Where to start with DevOps?
This is very much a people process as it is a technical process. I work with many organisations that have separate development and infrastructure teams and they do not always like to work together. Each team has their own set of tools and ways of doing things but forget that they are working to serve one common goal: the end user experience.
A review of the current deployment methodologies is a great place to start. Mapping out what your organisation is currently doing today, and where the team is looking to go. What is the current experience of deployments from the developer and infrastructure teams? Understanding the current pitfalls and issues can allow us to find the tools and solutions to alleviate the existing problems. Very often a dev team will request from the infra team resources to deploy onto. The infrastructure team is very much focused on security, server hardening and most importantly, available resources in their datacenter.
Both development teams and infrastructure teams are looking to achieve the same goals, but are approaching things in a different way. By using more automation, improving logging and reporting, and improving the release pipeline we can look to shorten the cycle time.
This is where Azure can help accelerate DevOps practices and adoption.
What tools are used in DevOps?
Every organisation has their own set of tools that are used by both the dev and infrastructure teams. What we need to look at is is there a better way? YES! Before joining Microsoft I will admittedly say that I looked to various open source tools. What changed for me? Learning more about Azure DevOps (formerly VSTS) as a cloud based solution to enable CI/CD and increase adoption of DevOps.
I sit with organisations that develop using various tools, in my role I show them how that can be accomplished using Azure DevOps. I think it’s important to understand that you can integrate and bring your own tools into Azure:
What key elements does an organisation need to consider for DevOps adoption?
There are some key fundamental elements that a developer team can adopt to ensure success in the DevOps process. But wait…not just devs, the operational teams as well can use these tools!
Source Code Repository – I work with many organisations that have an on-premises code repo, and the infrastructure team manage the hardware running this. Sometimes the security of the infrastructure is discussed, but developer teams don’t always think about versioning of their code. This is key to implement so that the various versions of code are checked and developers aren’t writing over each others code.
Common repos are GitHub or any other Git provider
Automation Tools – A build server will compile the code from the source code repo into an executable code base.
Common tools are Jenkins, Puppet, and Chef.

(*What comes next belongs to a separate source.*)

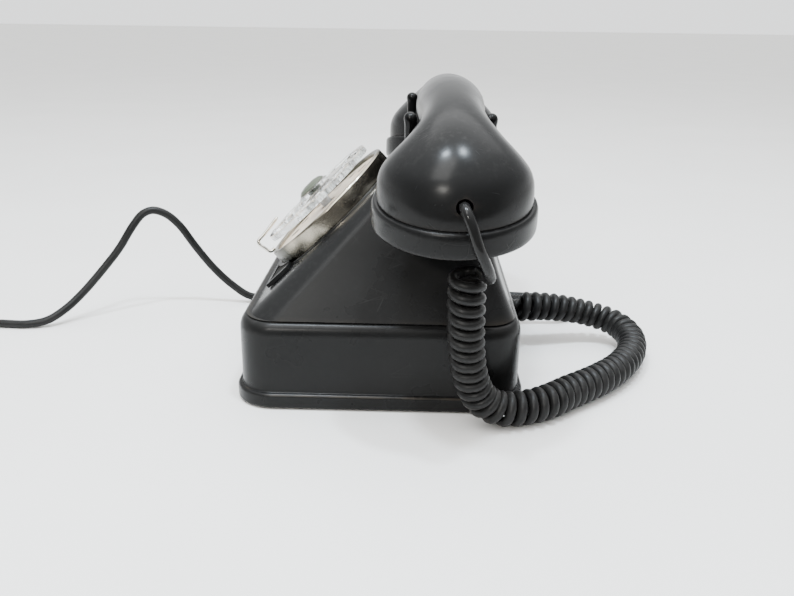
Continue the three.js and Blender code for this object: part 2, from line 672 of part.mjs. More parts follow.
function cap(side, holeRings) {
  const top = CAP_HEIGHT / 2;
  const r = CAP_RADIUS;
  const shell = turned([
    [0, 2.2 - top], [14, 1.9 - top], [26, 0.8 - top], [31, 0.1 - top], [33.2, -top], [35, 0.7 - top],
    [r, 2.4 - top], [r - 0.2, top - 2], [r - 0.8, top - 0.5], [r - 1.5, top], [r - 4.6, top],
    [r - 4.6, 4.2 - top], [0, 4.6 - top]], 28);
  const holes = [];
  for (const [count, radius] of holeRings) {
    for (let i = 0; i < count; i += 1) {
      const angle = (2 * Math.PI * i) / count;
      const hole = disc(CAP_HOLE, -top - 2, 6 - top, 6);
      holes.push(hole.translate(radius * Math.cos(angle), radius * Math.sin(angle), 0));
    }
  }
  return inCup(cut(shell, ...holes), side);
}

place(handset, 'transmitter_cap', cap(1, [[1, 0], [8, 9]]), 'bakelite');
place(handset, 'receiver_cap', cap(-1, [[1, 0], [6, 6]]), 'bakelite');
for (const [name, side] of [['transmitter', 1], ['receiver', -1]]) {
  const low = CAP_HEIGHT / 2 - 6.6;
  const capsule = turned([
    [0, low], [22, low], [28.6, low + 2], [28.6, low + 12], [20, low + 15], [0, low + 15]], 18);
  place(handset, `${name}_capsule`, inCup(capsule, side), 'steel');
}

// ---- cords ----
const LEAD_ROUTE = [
  [115.4, 34.7, 110.9], [118.4, 34.7, 110.8], [121.2, 35.6, 109.2], [122.8, 37.6, 104.6],
  [122.8, 40.6, 96], [120.6, 43.4, 89.6], [117, 45.6, 84.2], [112.6, 46.4, 80.6], [108, 45, 79.4],
  [105, 42.5, 79.3],
];
const CURLY_ROUTE = [
  [100, 38.1, 76.4], [99.6, 38.2, 68], [98.4, 38.5, 58], [96.4, 39.1, 46], [93.6, 40.8, 33],
  [90.4, 44.4, 21], [88.2, 50, 13.2], [86.8, 57.4, 9.6], [84, 67, 8.8], [78, 78.6, 8.8], [68, 89.7, 8.8],
  [52.9, 107.3, 8.8], [34.5, 123.6, 8.8], [13, 135, 9], [-6, 138, 10.2], [-18, 132.6, 12.6],
  [-22.5, 121.4, 15.6], [-22, 110.6, 18.4], [-19.6, 99.6, 20.8], [-17, 88.8, 22.4], [-14.6, 80, 23],
  [-14, 74.4, 23],
];
const LINE_ROUTE = [
  [-46, 88.4, 15], [-46.2, 96, 13.6], [-48, 104, 9.4], [-52.6, 112, 4.6], [-60.6, 117.6, 2.6],
  [-71, 118.4, 2.5], [-81.5, 113, 2.5], [-89, 101, 2.5], [-92.6, 76, 2.5], [-93.4, 50, 2.5],
  [-93.4, 20, 2.5], [-92.6, -10, 2.5], [-90, -38, 2.5], [-84.6, -62, 2.5], [-79, -78, 2.6],
  [-75, -90.6, 4.2], [-74, -102, 12.2], [-72.5, -112.8, 23.7], [-70, -122.9, 38.6], [-67, -131.5, 53.3],
  [-64.5, -138.5, 60.7], [-62, -145.7, 63.6], [-60, -151.5, 61.6], [-57, -157.5, 54.3],
  [-53, -165.4, 41.6], [-47, -174.8, 29.4], [-39, -185.4, 17], [-31, -194, 9], [-24.6, -203, 4],
  [-21.8, -214, 2.5], [-22, -228, 2.5], [-23, -244, 2.5], [-23.8, -258, 2.5], [-24, -266, 2.5],
];
const TAIL_ROUTE = [
  [30, -320, 2.5], [42, -319.6, 2.5], [54, -315.4, 3], [63.4, -307.2, 5], [67.4, -297.6, 7.6],
  [68, -288.6, 8.6],
];

place(handset, 'handset_cord_lead', tube(LEAD_ROUTE, LEAD_RADIUS, 8, 20), 'rubber');
place(telephone, 'handset_cord_coil', tube(CURLY_ROUTE, CURLY_RADIUS, 10, 38), 'rubber');
place(telephone, 'line_cord', tube(LINE_ROUTE, LINE_RADIUS, 8, 60), 'rubber');
place(telephone, 'line_cord_coil', washer(
  LINE_COIL_RADIUS - LINE_COIL_HALF_WIDTH, LINE_COIL_RADIUS + LINE_COIL_HALF_WIDTH, 0, LINE_COIL_HEIGHT, 24,
).translate(LINE_COIL_CENTRE.x, LINE_COIL_CENTRE.y, 0), 'rubber');
place(telephone, 'line_cord_tail', tube(TAIL_ROUTE, LINE_RADIUS, 8, 8), 'rubber');

// The grommets are turned along +Y, out of the housing's rear wall.
function grommet(profile, exit) {
  return turned(profile, 16).rotateX(-Math.PI / 2).translate(exit.x, exit.y, exit.z);
}

place(telephone, 'handset_cord_grommet', grommet(
  [[0, -5.6], [5.4, -5.6], [5.4, -4.1], [3.4, -4.1], [3.4, 0.3], [5.6, 0.3], [5.2, 2.8], [3.6, 6], [0, 6]],
  CURLY_EXIT), 'rubber');
place(telephone, 'line_cord_grommet', grommet(
  [[0, -5.6], [5.4, -5.6], [5.4, -4.1], [3.4, -4.1], [3.4, 0.3], [5.4, 0.3], [5, 2.4], [4.4, 4],
    [3.2, 19.9], [0, 19.9]], LINE_EXIT), 'rubber');

// ---- plug beside the coiled line cord ----
const plugBody = turned([
  [0, 0], [4.2, 0], [4.6, 3], [5.4, 10], [12, 13], [13, 15], [13, PLUG_LENGTH - 1],
  [12.4, PLUG_LENGTH], [0, PLUG_LENGTH]], 14)
  .scale(1, PLUG_FLATNESS, 1).rotateX(-Math.PI / 2).translate(PLUG.x, PLUG.y, PLUG.z);
place(telephone, 'plug_body', plugBody, 'bakelite');
for (let i = 0; i < 4; i += 1) {
  const root = PLUG.clone().add(new THREE.Vector3(PIN_SPACING * (i - 1.5), PLUG_LENGTH + GAP, 0));
  const tip = root.clone().add(new THREE.Vector3(0, 15 - GAP, 0));
  place(telephone, `plug_pin_${i + 1}`, bar(root, tip, PIN_RADIUS, 10), 'brass');
}

export default telephone;
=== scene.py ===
import math
import bmesh
import bpy
from mathutils import Matrix, Quaternion, Vector

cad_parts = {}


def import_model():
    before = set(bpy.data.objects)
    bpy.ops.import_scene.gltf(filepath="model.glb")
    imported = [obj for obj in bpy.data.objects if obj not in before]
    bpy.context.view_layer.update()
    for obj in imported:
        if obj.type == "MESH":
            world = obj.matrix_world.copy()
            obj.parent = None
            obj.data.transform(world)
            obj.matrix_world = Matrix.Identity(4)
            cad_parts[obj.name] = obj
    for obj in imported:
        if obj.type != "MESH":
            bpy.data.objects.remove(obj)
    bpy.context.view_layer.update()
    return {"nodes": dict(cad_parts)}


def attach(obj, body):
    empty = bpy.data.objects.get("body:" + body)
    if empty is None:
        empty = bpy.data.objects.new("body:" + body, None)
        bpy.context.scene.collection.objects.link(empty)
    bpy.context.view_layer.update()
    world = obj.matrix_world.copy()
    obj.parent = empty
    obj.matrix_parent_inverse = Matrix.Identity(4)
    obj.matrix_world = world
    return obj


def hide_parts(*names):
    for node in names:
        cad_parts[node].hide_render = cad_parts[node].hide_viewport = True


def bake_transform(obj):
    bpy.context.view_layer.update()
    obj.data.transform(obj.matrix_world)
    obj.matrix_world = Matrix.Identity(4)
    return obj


# The looks of a table telephone with a rotary dial. Shapes are drawn in millimetres and
# turned into metres by MM; the cord routes are in metres, as in the frame.
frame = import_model()
NODES = frame["nodes"]
MM = 0.001
TURN = 2 * math.pi

# ---- driving dimensions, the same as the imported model's ----
PLINTH_HALF_X = 75.2
PLINTH_HALF_Y = 70.4
PLINTH_CORNER = 19.4
FLANGE = 2.4
BOX_HALF_X = PLINTH_HALF_X - FLANGE
BOX_HALF_Y = PLINTH_HALF_Y - FLANGE
CREASE_Z = 43.2
CREASE_INSET = 3
SIDE_TAPER = 33.5
SIDE_SWELL = 6
REAR_TAPER = 31
REAR_SWELL = 14.5
CROWN_Z = 110
CROWN_ROUND = 3.4
WALL = 3
DIAL_TILT = math.radians(44.2)
DIAL_CENTRE = Vector((0, -32.1, 85.9))
DIAL_RADIUS = 39.3
DIAL_DEPTH = 9.3
DIAL_HOLE_RADIUS = 36
WHEEL_RADIUS = 34.5
WHEEL_LOW = 3.8
WHEEL_THICK = 3.3
WHEEL_BORE_RADIUS = 3.4
HUB_RADIUS = 9.5
HUB_TOP = 12.5
FINGER_HOLES = 10
FINGER_HOLE_RADIUS = 6.6
FINGER_HOLE_PITCH = 26
FINGER_HOLE_STEP = 30
FINGER_STOP_ANGLE = -68
DIGIT_SIZE = 8.4
DIGIT_HEIGHT = -1.94
STOP_RADIUS = 0.85
FINGER_HOLE_FIRST = FINGER_STOP_ANGLE + 60
CRADLE_Y = 31.2
CRADLE_HALF_X = 41
CRADLE_HALF_Y = 17
SADDLE_HALF_X = 8
HORN_X = 46.5
PLUNGER_X = 35.5
PLUNGER_RADIUS = 2.6
HANDSET_Y = 32.3
CUP_X = 84.3
CUP_Z = 101.3
CUP_LEAN = math.radians(11)
CAP_RADIUS = 35.4
CAP_HEIGHT = 11.9
BELL_RADIUS = 33
CUP_HOLLOW_RADIUS = 29.4
LEAD_HOLE = Vector((116, 34.7, 110.9))
LEAD_HOLE_RADIUS = 3.4
WIRE_DIAMETER = 0.0046
LINE_DIAMETER = 0.0048
CURLY_EXIT = Vector((-14, 68, 23))
LINE_EXIT = Vector((-46, 68, 15))
EXIT_RADIUS = 3.8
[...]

Test Automation – Once the build server has compiled the code we can then look at automated testing within our build pipeline to ensure we have a deploy-able build. Many organisations don’t have a defined testing process, this piece can really help provide an automated testing solution without much intervention.
Azure Pipelines is built into Azure DevOps and is a great solution to integrate your builds and releases using a testable cloud hosted platform. Many customers bring their release tools into Azure DevOps, allowing for an integration of capability and requiring less change from the organisation.

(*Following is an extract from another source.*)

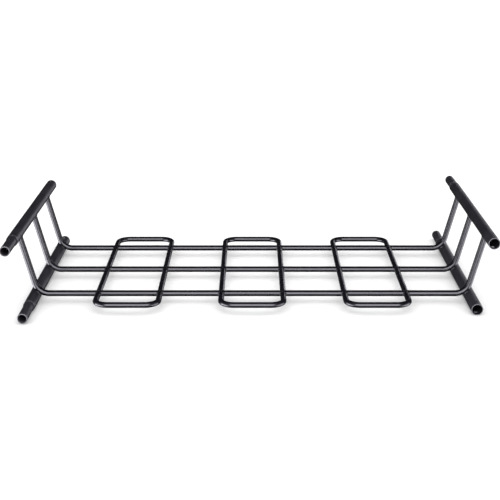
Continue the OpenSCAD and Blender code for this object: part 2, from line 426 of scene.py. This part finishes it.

Monitoring – Many organisations rely on the infrastructure team to provide logging and monitoring events of their back-end systems, while the developer teams use various tools to monitor their apps and usage, crediting the siloed mentality. A monitoring and logging solution will allow an organisation to review not only the health of their production environments, but also use the rich data to capture performance and other issues that can be fed back to both the dev and operations team. We can design remediation into these deployments to increase accuracy in our code and infrastructure so that all relevant components are monitored and acted upon accordingly. Using monitoring to collect data and provide accurate telemetry data, enabling real time alerting and usage analytics, provides an immediate feedback mechanism to both teams.
Monitoring can track usage and enable continuous deployment, automating the entire process of your CI/CD tests. Quality Gates can be enabled in various products that allow for measurable data, feeding back into the organisations key health and performance metrics (KPIs).
All of the above feed into the DevOps process, now someone would assume the above tools are only for developers…but wait, there’s more!
Infrastructure as Code (IaC)
This is a key DevOps practice that relies heavily on what operational teams are able to support. Traditionally, a development team ask for an environment, the ops team will build them what is available, many times being a separate system that does not follow the exact configuration of production. Administration and maintenance of infrastructure is usually quite a manual process and creates discrepancies among environments, not providing a ‘like for like’ test, dev, UAT, etc testing platform. We refer to this as ‘environment drift’. Finding a way to make infrastructure repeatable, increases stability and allows teams to work at scale.
Providing a key DevOps practice used in conjunction with continuous delivery. For a DevOps team to be able to deliver a well-documented and constructed environment, provides the dev team with a platform in which to integrate their CI/CD processes more readily, which leads to more accurate testing and end user experience.
There are various ways to adopt IaC, it can be a big leap for the infrastructure team, which is where I can help! Many customers have embraced the cloud in some way or another, while many are very much focused on a hybrid model. Azure Resource Manager (ARM) allows you to deploy, manage and monitor all of your resources in Azure, allowing for repeatable design and quicker time to deploy.
For customers in a more hybrid model, I lead with Hashicorp’s Terraform….why? It can deploy to Azure and VMware back on premises, so it’s one tool for both dev and infrastructure teams to learn and deploy. Terraform can be deployed from Visual Studio Code and used hand in hand with Azure DevOps. Both the infrastructure and development teams can work together to plan their deployments using products like Azure Boards.
One of my favorite topics these days is Infrastructure as Code. Working with operational teams to deploy scalable and agile deployments allows them to produce an environment that plays a major role in application development. An infrastructure team can now rebuild/change and track changes to an infrastructure with ease. The biggest advantage I see using Terraform is that it allows to you to plan your changes before you apply them, allowing for faster changes and documented versioning. The infrastructure team can integrate this process into the full DevOps life cycle!
Adopting DevOps
Now it’s time to go out and review the current deployment process in the organisation, elect your DevOps teams and get started!
Getting the DevOps process right the first time is never achieved, it is an iterative process. By being able to monitor and track your KPIs (or user behavior), you will learn to optimize and plan a remediation to your process. Providing the best solution to your end users is the ultimate goal, keeping the DevOps mindset as a process that is evolving will get you there.